198, rue Beauvoisine, 76000 Rouen, tél. 02 35 71 41 50, tlj sauf lundi 14h-17h30. - Coûts des travaux : 1 465 000 euros (financés par la ville à 50 %, le département de la Seine-Maritime à 20 %, la Communauté d’agglomération de Rouen à 15 %, la région Haute-Normandie à 10 % et le privé, par le biais de la Fondation du patrimoine à 5 %) - Nombre de pièces de la collection : 800 000 - Directeur : Sébastien Minchin - Nombre de conservateurs : 12

« Un musée de musée »

Créé en 1828 par un scientifique rouennais, Félix-Archimède Pouchet, et installé dans un ancien couvent, le Muséum de Rouen est devenu aujourd’hui un véritable « musée de musée » de l’aveu même de son directeur, tant il est resté figé dans le XIXe siècle, époque de la « collectionnite » aiguë. Les deux conservateurs qui succédèrent à Pouchet, Georges Pennetier et Robert Régnier, ont conservé la scénographie initiale du lieu, accumulant dans les salles du musée les acquisitions et nombreuses donations des scientifiques ou navigateurs.
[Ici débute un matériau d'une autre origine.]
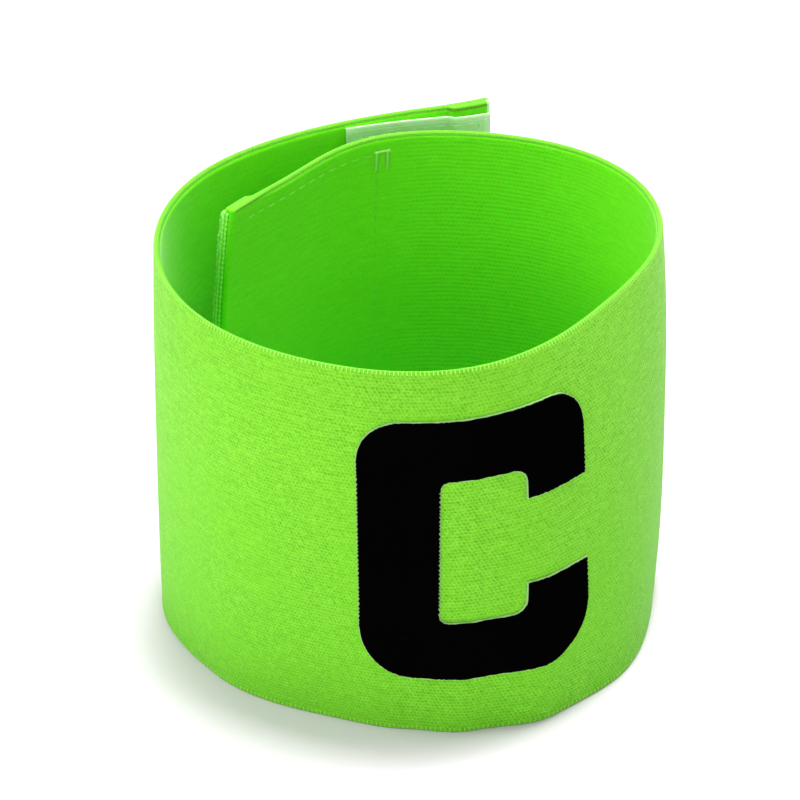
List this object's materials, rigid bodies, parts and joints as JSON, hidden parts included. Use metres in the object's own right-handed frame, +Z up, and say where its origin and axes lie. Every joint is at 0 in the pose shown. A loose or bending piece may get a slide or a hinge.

Pouchet a fait aménager la Galerie des oiseaux puis la Galerie d’anatomie, tandis que Pennetier, en 1873, ouvrait les acquisitions à toutes les disciplines des sciences de la nature et créait la section de préhistoire. Robert Régnier, lui, multiplia les dioramas jusqu’à son départ du musée en 1965. Plusieurs projets de rénovation ont vu le jour dans les années 1970, 1980 et 1990, mais aucun ne s’est concrétisé. Le charme du lieu n’a pas échappé à des auteurs comme Maupassant ou Flaubert et, plus récemment, à Philippe Delerm, qui a rédigé une nouvelle se déroulant au muséum, intitulée Sortilège au muséum l’année même de sa fermeture.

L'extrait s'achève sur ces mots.